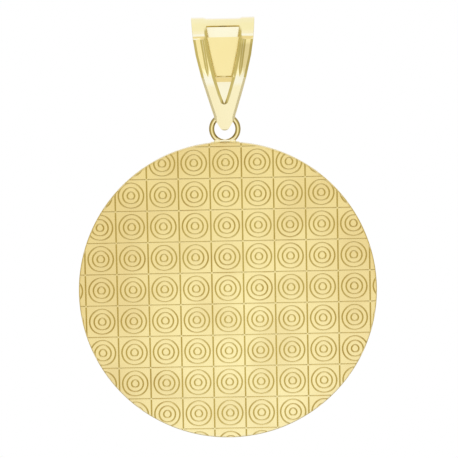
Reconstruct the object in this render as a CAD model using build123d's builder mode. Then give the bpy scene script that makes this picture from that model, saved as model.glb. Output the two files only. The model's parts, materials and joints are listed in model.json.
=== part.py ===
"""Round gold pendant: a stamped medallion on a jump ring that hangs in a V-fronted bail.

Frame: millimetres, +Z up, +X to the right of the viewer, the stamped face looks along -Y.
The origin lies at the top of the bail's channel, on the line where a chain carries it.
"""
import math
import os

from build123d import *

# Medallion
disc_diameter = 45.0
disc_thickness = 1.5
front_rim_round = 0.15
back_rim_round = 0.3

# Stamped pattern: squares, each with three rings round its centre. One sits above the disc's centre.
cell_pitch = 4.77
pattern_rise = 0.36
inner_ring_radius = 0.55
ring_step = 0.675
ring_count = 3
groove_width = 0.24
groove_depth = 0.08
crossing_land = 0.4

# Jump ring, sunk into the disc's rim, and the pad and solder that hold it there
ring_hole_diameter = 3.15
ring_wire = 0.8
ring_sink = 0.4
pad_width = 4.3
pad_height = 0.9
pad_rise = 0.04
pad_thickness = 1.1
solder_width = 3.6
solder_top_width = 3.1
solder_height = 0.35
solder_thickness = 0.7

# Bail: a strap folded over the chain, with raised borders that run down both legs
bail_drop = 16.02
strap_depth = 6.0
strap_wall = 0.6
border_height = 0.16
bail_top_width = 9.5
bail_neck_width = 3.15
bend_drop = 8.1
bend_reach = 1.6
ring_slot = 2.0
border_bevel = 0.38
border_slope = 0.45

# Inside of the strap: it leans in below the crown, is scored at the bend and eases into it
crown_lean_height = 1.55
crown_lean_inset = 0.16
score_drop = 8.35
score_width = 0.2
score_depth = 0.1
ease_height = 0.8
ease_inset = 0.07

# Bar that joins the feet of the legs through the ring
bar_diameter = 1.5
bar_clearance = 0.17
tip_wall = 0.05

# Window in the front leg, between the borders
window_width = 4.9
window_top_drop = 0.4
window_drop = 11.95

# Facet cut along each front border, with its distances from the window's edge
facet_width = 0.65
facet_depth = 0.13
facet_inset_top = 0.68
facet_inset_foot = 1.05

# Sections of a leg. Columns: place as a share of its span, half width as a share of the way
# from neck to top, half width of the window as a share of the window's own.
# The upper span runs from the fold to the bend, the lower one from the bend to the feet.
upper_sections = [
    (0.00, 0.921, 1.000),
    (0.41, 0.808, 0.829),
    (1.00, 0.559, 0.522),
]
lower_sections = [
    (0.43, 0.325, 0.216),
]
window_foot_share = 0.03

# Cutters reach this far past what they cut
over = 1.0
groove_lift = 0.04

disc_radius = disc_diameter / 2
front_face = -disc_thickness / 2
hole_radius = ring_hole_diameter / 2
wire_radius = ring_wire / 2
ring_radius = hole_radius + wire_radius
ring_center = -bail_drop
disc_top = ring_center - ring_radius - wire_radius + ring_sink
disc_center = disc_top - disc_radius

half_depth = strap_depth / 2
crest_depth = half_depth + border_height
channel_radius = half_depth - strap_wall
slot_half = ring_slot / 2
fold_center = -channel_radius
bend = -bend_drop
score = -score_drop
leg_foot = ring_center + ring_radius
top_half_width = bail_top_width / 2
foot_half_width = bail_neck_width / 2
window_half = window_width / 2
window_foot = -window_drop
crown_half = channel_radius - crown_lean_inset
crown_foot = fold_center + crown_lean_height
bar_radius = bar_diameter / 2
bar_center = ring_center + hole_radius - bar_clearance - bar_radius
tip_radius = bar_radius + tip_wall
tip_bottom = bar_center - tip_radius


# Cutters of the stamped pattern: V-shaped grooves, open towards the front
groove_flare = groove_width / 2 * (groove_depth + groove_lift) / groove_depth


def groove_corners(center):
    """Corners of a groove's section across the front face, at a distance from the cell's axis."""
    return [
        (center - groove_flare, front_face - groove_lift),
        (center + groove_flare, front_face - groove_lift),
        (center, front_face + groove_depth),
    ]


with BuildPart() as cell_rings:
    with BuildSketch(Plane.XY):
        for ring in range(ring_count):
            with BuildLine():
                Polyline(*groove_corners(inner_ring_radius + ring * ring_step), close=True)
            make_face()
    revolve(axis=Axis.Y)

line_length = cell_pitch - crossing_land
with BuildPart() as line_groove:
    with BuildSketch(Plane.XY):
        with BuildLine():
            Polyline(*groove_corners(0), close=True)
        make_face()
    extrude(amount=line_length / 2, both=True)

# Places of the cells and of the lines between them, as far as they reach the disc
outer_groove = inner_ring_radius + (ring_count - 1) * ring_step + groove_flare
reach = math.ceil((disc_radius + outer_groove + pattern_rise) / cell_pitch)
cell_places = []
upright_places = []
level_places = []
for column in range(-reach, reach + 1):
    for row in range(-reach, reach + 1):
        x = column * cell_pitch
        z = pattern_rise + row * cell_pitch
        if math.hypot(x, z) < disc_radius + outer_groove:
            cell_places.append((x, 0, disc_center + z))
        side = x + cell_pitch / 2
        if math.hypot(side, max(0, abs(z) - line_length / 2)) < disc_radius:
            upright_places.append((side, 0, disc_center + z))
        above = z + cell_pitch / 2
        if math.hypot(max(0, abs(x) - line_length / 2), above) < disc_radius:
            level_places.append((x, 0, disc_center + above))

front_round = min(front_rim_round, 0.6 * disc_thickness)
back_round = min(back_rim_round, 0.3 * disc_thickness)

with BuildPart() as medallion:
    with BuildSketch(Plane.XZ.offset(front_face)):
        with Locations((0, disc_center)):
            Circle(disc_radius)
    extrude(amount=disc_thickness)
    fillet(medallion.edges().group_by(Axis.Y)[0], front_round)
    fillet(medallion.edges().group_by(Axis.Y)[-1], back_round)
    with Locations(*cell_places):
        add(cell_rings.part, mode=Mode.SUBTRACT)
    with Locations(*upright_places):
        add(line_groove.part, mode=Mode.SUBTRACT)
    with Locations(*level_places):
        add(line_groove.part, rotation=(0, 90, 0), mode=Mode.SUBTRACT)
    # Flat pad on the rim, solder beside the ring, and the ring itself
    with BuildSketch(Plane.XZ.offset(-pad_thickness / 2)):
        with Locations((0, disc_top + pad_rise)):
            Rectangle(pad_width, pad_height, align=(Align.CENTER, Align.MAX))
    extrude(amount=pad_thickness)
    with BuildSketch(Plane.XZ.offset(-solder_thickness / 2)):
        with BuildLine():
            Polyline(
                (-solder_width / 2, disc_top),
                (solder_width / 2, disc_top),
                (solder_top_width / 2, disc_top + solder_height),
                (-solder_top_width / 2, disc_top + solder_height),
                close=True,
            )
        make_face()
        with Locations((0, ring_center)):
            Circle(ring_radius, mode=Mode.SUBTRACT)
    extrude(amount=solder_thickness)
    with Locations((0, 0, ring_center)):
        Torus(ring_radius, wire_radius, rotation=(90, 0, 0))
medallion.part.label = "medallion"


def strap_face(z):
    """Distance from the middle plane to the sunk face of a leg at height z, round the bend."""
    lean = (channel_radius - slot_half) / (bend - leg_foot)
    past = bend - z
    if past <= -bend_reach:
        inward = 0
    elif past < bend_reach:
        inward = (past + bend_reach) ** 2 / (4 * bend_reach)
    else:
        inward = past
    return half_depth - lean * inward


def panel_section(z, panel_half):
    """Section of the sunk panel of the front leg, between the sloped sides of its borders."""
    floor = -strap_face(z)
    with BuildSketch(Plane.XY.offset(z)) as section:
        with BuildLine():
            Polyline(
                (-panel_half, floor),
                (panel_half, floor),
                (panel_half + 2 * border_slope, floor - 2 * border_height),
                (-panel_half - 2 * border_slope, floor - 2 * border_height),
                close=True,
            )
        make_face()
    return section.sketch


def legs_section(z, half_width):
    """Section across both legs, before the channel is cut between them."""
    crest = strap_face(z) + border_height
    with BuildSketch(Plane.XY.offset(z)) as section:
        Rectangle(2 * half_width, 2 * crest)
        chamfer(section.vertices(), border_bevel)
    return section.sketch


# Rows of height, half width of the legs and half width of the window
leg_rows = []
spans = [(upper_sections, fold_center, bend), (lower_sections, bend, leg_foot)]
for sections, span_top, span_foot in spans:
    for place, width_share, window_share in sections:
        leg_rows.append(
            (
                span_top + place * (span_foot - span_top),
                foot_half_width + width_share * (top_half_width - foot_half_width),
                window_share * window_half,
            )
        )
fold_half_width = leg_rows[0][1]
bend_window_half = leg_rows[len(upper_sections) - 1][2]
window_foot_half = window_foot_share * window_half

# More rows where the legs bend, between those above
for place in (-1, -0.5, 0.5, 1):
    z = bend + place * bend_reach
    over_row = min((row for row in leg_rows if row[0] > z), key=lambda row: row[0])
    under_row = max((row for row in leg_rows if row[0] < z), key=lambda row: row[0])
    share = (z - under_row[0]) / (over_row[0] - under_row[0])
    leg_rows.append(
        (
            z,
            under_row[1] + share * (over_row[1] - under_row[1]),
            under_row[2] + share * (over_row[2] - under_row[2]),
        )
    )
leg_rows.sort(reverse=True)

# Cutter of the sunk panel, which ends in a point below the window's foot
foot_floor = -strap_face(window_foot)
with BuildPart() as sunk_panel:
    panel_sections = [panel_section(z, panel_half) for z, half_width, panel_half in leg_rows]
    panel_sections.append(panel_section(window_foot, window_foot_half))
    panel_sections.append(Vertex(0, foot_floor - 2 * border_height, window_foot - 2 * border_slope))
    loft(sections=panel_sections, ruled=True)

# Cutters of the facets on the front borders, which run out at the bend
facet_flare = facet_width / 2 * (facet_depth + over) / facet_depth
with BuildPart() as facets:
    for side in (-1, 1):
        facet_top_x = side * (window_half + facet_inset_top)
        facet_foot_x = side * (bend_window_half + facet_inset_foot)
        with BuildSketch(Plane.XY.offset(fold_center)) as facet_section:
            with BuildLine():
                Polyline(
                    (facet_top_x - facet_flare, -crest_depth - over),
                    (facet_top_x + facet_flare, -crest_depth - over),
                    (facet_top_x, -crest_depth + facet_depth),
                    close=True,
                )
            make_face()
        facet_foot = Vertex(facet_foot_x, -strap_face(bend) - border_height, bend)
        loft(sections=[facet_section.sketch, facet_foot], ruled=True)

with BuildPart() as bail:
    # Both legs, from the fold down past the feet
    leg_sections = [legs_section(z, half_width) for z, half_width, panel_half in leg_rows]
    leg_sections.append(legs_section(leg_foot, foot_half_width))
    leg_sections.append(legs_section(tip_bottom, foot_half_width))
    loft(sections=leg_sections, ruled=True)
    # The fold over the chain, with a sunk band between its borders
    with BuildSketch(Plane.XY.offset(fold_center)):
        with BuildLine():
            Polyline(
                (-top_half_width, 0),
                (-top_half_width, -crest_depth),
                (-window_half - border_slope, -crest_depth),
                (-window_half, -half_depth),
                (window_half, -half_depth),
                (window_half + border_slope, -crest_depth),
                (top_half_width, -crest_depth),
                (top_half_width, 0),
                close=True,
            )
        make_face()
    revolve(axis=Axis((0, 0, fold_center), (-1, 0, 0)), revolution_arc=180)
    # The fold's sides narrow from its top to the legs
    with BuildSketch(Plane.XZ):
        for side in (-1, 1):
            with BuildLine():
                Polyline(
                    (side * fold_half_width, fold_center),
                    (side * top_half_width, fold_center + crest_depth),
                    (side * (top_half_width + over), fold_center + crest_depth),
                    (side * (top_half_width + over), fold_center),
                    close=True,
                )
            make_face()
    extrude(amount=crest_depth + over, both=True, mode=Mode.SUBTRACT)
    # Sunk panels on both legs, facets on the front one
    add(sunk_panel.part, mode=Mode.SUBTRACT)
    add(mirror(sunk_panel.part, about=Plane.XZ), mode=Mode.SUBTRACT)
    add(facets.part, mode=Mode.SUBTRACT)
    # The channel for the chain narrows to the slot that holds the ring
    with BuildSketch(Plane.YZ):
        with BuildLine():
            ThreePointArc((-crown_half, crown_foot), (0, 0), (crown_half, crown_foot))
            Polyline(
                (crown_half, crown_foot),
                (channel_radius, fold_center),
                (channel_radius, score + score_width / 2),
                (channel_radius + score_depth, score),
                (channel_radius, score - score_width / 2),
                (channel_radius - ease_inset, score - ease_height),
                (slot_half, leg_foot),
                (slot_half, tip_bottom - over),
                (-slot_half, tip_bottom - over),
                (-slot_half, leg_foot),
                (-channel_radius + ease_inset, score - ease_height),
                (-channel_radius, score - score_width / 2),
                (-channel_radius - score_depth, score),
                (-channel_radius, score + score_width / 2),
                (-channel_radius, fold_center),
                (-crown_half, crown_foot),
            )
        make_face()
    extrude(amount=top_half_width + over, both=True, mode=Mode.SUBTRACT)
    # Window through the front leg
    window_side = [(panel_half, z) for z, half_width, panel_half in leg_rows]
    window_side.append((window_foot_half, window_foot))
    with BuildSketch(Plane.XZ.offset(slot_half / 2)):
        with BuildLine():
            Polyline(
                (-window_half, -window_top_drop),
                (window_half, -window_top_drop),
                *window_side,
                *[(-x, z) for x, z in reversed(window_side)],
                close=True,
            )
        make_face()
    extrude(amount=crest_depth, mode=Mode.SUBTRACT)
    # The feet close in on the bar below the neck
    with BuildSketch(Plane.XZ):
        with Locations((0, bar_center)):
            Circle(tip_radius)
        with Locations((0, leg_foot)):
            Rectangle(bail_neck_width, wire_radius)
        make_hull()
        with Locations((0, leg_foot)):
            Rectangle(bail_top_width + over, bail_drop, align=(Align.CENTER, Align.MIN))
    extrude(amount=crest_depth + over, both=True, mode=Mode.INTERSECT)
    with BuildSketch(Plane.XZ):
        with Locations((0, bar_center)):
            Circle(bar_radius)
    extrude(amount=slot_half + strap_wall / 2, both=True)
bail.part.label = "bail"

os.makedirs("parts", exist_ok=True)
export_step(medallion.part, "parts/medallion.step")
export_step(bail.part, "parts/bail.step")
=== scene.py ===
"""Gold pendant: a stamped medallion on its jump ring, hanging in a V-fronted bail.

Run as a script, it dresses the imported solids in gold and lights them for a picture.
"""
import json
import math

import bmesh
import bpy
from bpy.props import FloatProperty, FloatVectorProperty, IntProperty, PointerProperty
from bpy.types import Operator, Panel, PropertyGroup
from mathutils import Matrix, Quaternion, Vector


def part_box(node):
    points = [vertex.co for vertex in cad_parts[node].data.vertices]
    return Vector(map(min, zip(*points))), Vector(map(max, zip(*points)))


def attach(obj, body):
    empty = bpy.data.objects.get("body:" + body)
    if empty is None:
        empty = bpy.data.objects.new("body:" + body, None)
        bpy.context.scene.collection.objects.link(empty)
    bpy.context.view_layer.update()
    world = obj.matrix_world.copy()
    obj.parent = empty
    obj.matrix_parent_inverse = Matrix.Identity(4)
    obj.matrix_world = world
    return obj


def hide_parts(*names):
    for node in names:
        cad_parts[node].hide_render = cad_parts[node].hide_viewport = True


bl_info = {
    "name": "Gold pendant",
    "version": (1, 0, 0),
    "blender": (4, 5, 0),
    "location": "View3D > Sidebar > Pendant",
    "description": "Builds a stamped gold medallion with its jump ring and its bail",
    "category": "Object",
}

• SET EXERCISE
Exactly as written, please reproduce the lines from the first line of the data to the line containing "facet_inset_foot = 1.05", inclusive, and nothing else.

• TASK OUTPUT
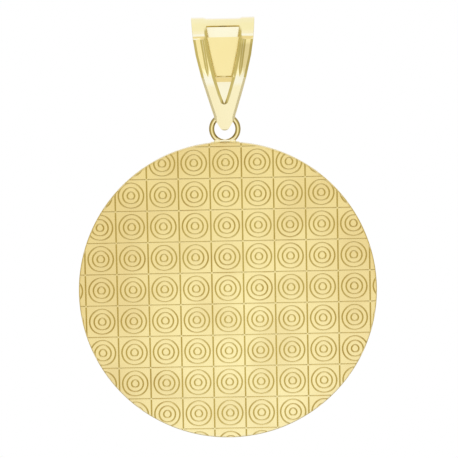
Reconstruct the object in this render as a CAD model using build123d's builder mode. Then give the bpy scene script that makes this picture from that model, saved as model.glb. Output the two files only. The model's parts, materials and joints are listed in model.json.
=== part.py ===
"""Round gold pendant: a stamped medallion on a jump ring that hangs in a V-fronted bail.

Frame: millimetres, +Z up, +X to the right of the viewer, the stamped face looks along -Y.
The origin lies at the top of the bail's channel, on the line where a chain carries it.
"""
import math
import os

from build123d import *

# Medallion
disc_diameter = 45.0
disc_thickness = 1.5
front_rim_round = 0.15
back_rim_round = 0.3

# Stamped pattern: squares, each with three rings round its centre. One sits above the disc's centre.
cell_pitch = 4.77
pattern_rise = 0.36
inner_ring_radius = 0.55
ring_step = 0.675
ring_count = 3
groove_width = 0.24
groove_depth = 0.08
crossing_land = 0.4

# Jump ring, sunk into the disc's rim, and the pad and solder that hold it there
ring_hole_diameter = 3.15
ring_wire = 0.8
ring_sink = 0.4
pad_width = 4.3
pad_height = 0.9
pad_rise = 0.04
pad_thickness = 1.1
solder_width = 3.6
solder_top_width = 3.1
solder_height = 0.35
solder_thickness = 0.7

# Bail: a strap folded over the chain, with raised borders that run down both legs
bail_drop = 16.02
strap_depth = 6.0
strap_wall = 0.6
border_height = 0.16
bail_top_width = 9.5
bail_neck_width = 3.15
bend_drop = 8.1
bend_reach = 1.6
ring_slot = 2.0
border_bevel = 0.38
border_slope = 0.45

# Inside of the strap: it leans in below the crown, is scored at the bend and eases into it
crown_lean_height = 1.55
crown_lean_inset = 0.16
score_drop = 8.35
score_width = 0.2
score_depth = 0.1
ease_height = 0.8
ease_inset = 0.07

# Bar that joins the feet of the legs through the ring
bar_diameter = 1.5
bar_clearance = 0.17
tip_wall = 0.05

# Window in the front leg, between the borders
window_width = 4.9
window_top_drop = 0.4
window_drop = 11.95

# Facet cut along each front border, with its distances from the window's edge
facet_width = 0.65
facet_depth = 0.13
facet_inset_top = 0.68
facet_inset_foot = 1.05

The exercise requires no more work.